🤖 AI Summary
This study addresses the challenge of high-risk customer identification in anti-money laundering (AML) by developing an end-to-end deployable machine learning pipeline. Methodologically, it introduces a 16-step systematic modeling framework that tightly integrates a lightweight SQLite database, SQL-driven automated feature engineering, and an explainable AI (XAI) module—ensuring model traceability, transparency, and production readiness. Its key innovation lies in deeply embedding database operations into the ML workflow and fully SQL-ifying and standardizing the entire pipeline—from feature generation and model training to interpretation.
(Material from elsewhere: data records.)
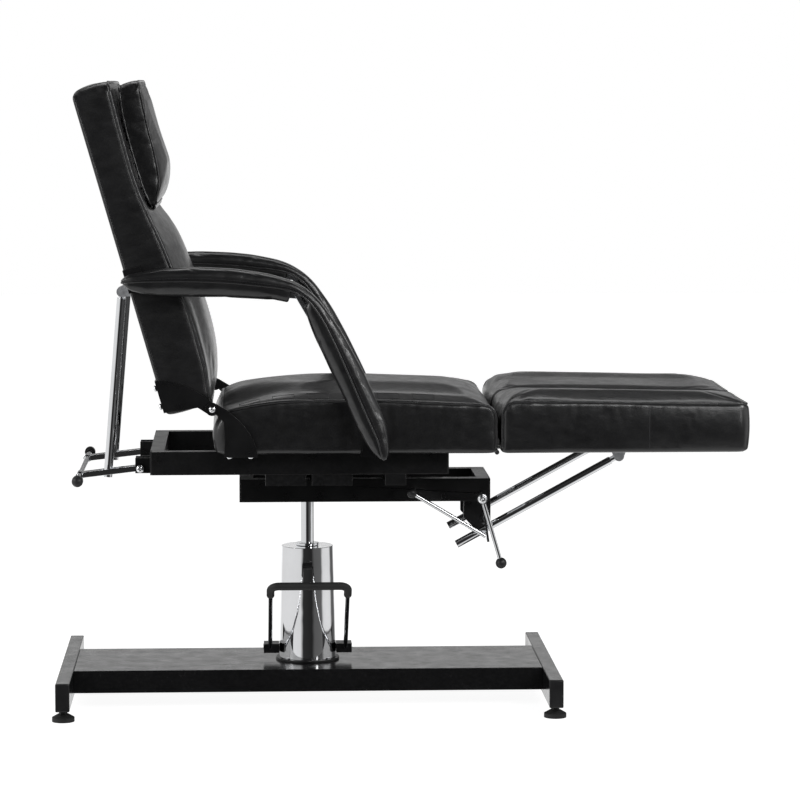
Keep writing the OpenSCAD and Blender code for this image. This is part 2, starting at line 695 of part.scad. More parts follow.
// The left lock is worked from the right: its shaft runs across through the lower rails
module leg_lock_left() color(chrome) place() {
    lock_plate(76, leg_rod_y + 20);
    bar_along_y(lock_left_axis, shaft_r, -left_lever_y, leg_rod_y + 20);
    bar_along_y(lock_left_axis, 12.5, -left_lever_y - 4, -left_lever_y + 4);
    left_lever();
}

module lock_knob_right() color(plastic) place() difference() {
    translate([lever_right_end[0], -right_lever_y, lever_right_end[1]]) sphere(r = 11);
    right_lever();
}
module lock_knob_left() color(plastic) place() difference() {
    translate([lever_left_end[0], -left_lever_y, lever_left_end[1]]) sphere(r = 12);
    left_lever();
}

base_beam();
base_bars();
bar_end_caps();
levelling_feet();
pump_base_ring();
pump_body();
pump_cover();
pump_seal();
pump_bolts();
pedal_axle();
pedal_blocks();
pedal_bail();
pedal_sleeve();
piston_rod();
column_socket();
lower_side_rails();
lower_cross_rails();
upper_side_rails();
upper_cross_rails();
rail_end_plugs();
cross_plates();
seat_board();
seat_cushion();
seat_hinge_plates();
pivot_bolts();
handle_brackets();
leg_lock_bracket();
strut_brackets();
seat_hinge_leaves();
back_board();
back_cushion();
headrest_pillow();
headrest_strips();
back_hinge_plates();
rod_brackets();
arm_pivot_pins();
arm_bar(left);  // arm_bar_left
arm_bar(right);  // arm_bar_right
arm_pad(left);  // arm_pad_left
arm_pad(right);  // arm_pad_right
strut_bar(left);  // strut_bar_left
strut_bar(right);  // strut_bar_right
strut_pad(left);  // strut_pad_left
strut_pad(right);  // strut_pad_right
back_rods();
handle_arms();
handle_crossbar();
handle_knobs();
leg_board(left);  // leg_board_left
leg_board(right);  // leg_board_right
leg_cushion(left);  // leg_cushion_left
leg_cushion(right);  // leg_cushion_right
leg_fittings(left);  // leg_fittings_left
leg_fittings(right);  // leg_fittings_right
leg_rod(left);  // leg_rod_left
leg_rod(right);  // leg_rod_right
leg_lock_left();
leg_lock_right();
lock_knob_left();
lock_knob_right();
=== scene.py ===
"""Facial treatment bed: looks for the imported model.

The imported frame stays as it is. Every upholstered part is rebuilt here as a sewn, stuffed form in
leatherette, with its piping, seams and stitches, and each carried-over part gets a finished material.
Sizes below are in millimetres from the pump column's axis, and to_row() takes them to the row frame.
"""
import math

import bmesh
import bpy
import numpy as np
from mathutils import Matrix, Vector
from mathutils.bvhtree import BVHTree


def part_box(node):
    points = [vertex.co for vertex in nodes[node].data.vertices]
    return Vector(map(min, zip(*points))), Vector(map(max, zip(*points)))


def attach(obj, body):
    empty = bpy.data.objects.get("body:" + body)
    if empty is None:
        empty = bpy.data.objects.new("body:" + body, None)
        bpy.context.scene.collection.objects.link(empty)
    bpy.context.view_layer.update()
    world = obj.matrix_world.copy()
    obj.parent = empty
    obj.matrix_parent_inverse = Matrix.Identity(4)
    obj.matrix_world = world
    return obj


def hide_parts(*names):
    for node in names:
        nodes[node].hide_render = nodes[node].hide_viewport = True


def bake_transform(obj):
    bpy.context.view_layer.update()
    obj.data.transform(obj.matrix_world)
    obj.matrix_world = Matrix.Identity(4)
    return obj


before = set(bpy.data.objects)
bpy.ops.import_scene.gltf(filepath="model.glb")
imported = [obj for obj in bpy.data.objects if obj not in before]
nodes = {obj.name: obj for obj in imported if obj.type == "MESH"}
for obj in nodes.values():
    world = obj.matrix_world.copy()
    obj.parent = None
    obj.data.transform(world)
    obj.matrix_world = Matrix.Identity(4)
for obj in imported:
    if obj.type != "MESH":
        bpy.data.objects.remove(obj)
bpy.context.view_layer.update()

scene = bpy.context.scene

cover_lo, cover_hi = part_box("pump_cover")
AXIS_X = (cover_lo.x + cover_hi.x) / 2     # the column's axis in the row frame
MM = 1000.0
STEP = 0.004          # between the points along a cord or seam, in metres
PIPING = 0.0031       # radius of the cushions' piping


# ---- Small tools -------------------------------------------------------------------------------


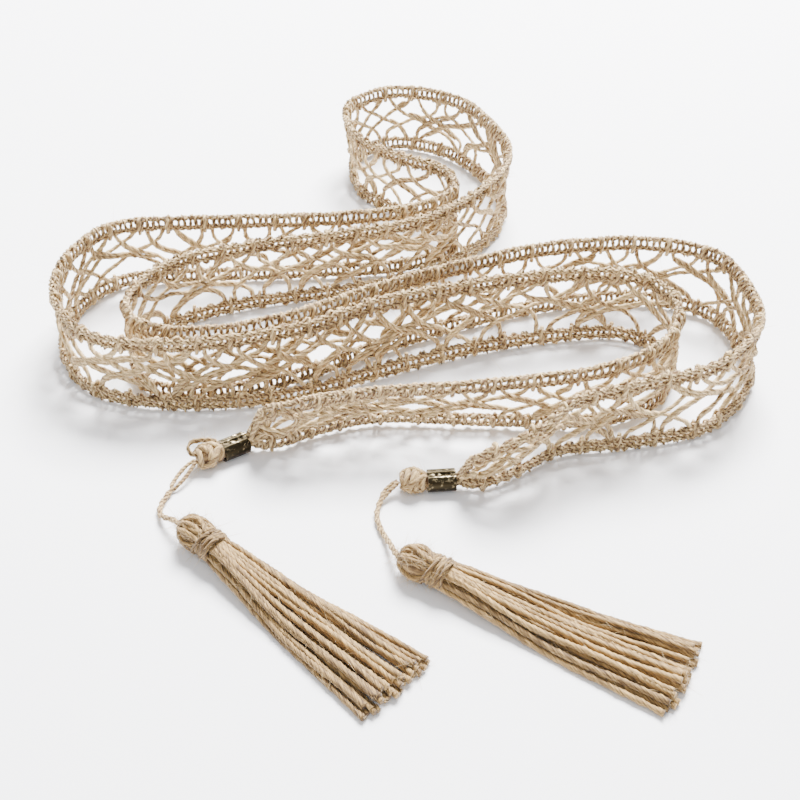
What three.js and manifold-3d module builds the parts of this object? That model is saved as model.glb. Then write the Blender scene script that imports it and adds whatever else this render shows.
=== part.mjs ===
// A lace waist sash of jute yarn, laid down on a table in one long folded path, standing on
// its lower edging. Each end is gathered into a metal clamp, then comes a knot, a short cord
// and a tassel. Millimetres, +Z up. The table is z = 0.

import * as THREE from "three";
import { mergeVertices } from "three/addons/utils/BufferGeometryUtils.js";
import Module from "manifold-3d";

const wasm = await Module();
wasm.setup();

// Driving sizes of the lace band
const BAND_WIDTH = 37; // across the lace, edging to edging
const EDGE_THICK = 4; // braided edging
const NET_THICK = 2.4; // crossed yarns of the net
const LAY_WIDE = 300; // spread of the laid path from left to right
const LAY_DEEP = 300; // spread of the laid path from front to back
const GAP_COLUMNS = 57; // open meshes along the band, two to a column
const PLAIN_END = 36; // gathered lace at each end, with its meshes drawn shut

// Driving sizes of the clamps, knots, cords and tassels
const CLAMP_OUTER = 8.6;
const CLAMP_WALL = 0.7;
const CLAMP_LENGTH = 10.5;
const CLAMP_GROOVE = 0.5; // depth of the two lengthwise crimps
const TONGUE_IN = 5.6; // how far the gathered end reaches into its clamp
const TONGUE_THICK = 3.6;
const NECK_IN = 4; // how far the yarn of the knot reaches into the clamp
const KNOT_LENGTH = 10.4;
const KNOT_GIRTH = 9.8; // diameter of the knot's body
const KNOT_SLANT = 20; // degrees that the turn of yarn round the knot slants
const YARN = 1.8; // diameter of one yarn
const CORD_THICK = 2.6; // two yarns twisted
const TASSEL_LENGTH = 108; // tip of the head to the longest yarn
const HEAD_GIRTH = 13; // diameter of the tassel's head
const HEAD_LENGTH = 11.5; // tip to binding
const NECK_GIRTH = 9.8; // diameter under the binding
const BINDING_LENGTH = 8;
const BINDING_THICK = 1.3;
const SKIRT_SPREAD = 37; // width of the fanned ends
const LOCK_THICK = 4.2; // one lock of the skirt
const LOCK_STEP = 0.8; // rise from one layer of locks to the next, a share of their thickness
const BINDING_TURNS = 4;
const BINDING_GROOVE = 0.45; // depth between its turns, a share of its thickness
const CLEARANCE = 0.3; // left between pieces that touch

const UP = new THREE.Vector3(0, 0, 1);

// The laid path, a row for each place where it bends. across and back are shares of LAY_WIDE
// and LAY_DEEP. lean and stand are shares of BAND_WIDTH: how far the top edging hangs over to
// the left of the way along, and how high it stands.
const FIRST_RUN = [
  { across: -0.173, back: -0.107, lean: -0.10, stand: 0.62 },
  { across: -0.147, back: -0.100, lean: -0.25, stand: 0.76 },
  { across: -0.108, back: -0.077, lean: -0.38, stand: 0.79 },
  { across: -0.027, back: -0.052, lean: -0.49, stand: 0.82 },
  { across: 0.107, back: -0.058, lean: -0.40, stand: 0.89 },
  { across: 0.247, back: -0.062, lean: -0.19, stand: 0.97 },
  { across: 0.333, back: -0.027, lean: -0.06, stand: 1.00 },
];
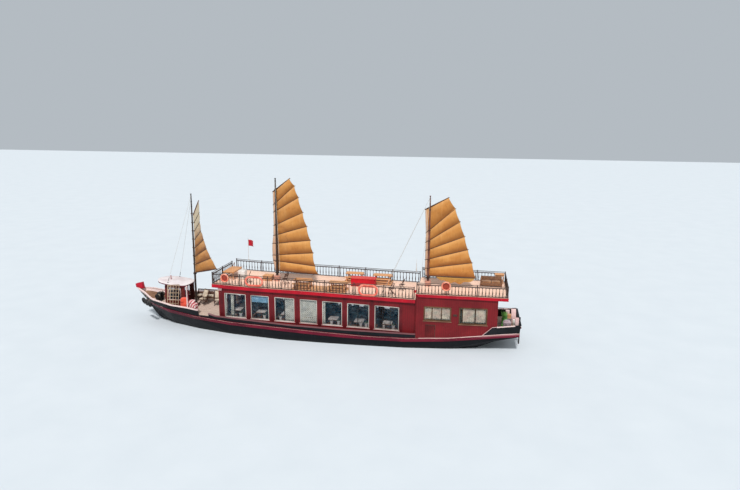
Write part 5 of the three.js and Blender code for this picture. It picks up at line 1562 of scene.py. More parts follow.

Evaluated on an international AML competition dataset, the pipeline achieves a mean AUROC of 0.961 (σ = 0.005), ranking second among all participants, thereby demonstrating both high predictive accuracy and strong robustness.
📝 Abstract
Anti-money laundering (AML) actions and measurements are among the priorities of financial institutions, for which machine learning (ML) has shown to have a high potential. In this paper, we propose a comprehensive and systematic approach for developing ML pipelines to identify high-risk bank clients in a dataset curated for Task 1 of the University of Toronto 2023-2024 Institute for Management and Innovation (IMI) Big Data and Artificial Intelligence Competition. The dataset included 195,789 customer IDs, and we employed a 16-step design and statistical analysis to ensure the final pipeline was robust. We also framed the data in a SQLite database, developed SQL-based feature engineering algorithms, connected our pre-trained model to the database, and made it inference-ready, and provided explainable artificial intelligence (XAI) modules to derive feature importance. Our pipeline achieved a mean area under the receiver operating characteristic curve (AUROC) of 0.961 with a standard deviation (SD) of 0.005. The proposed pipeline achieved second place in the competition.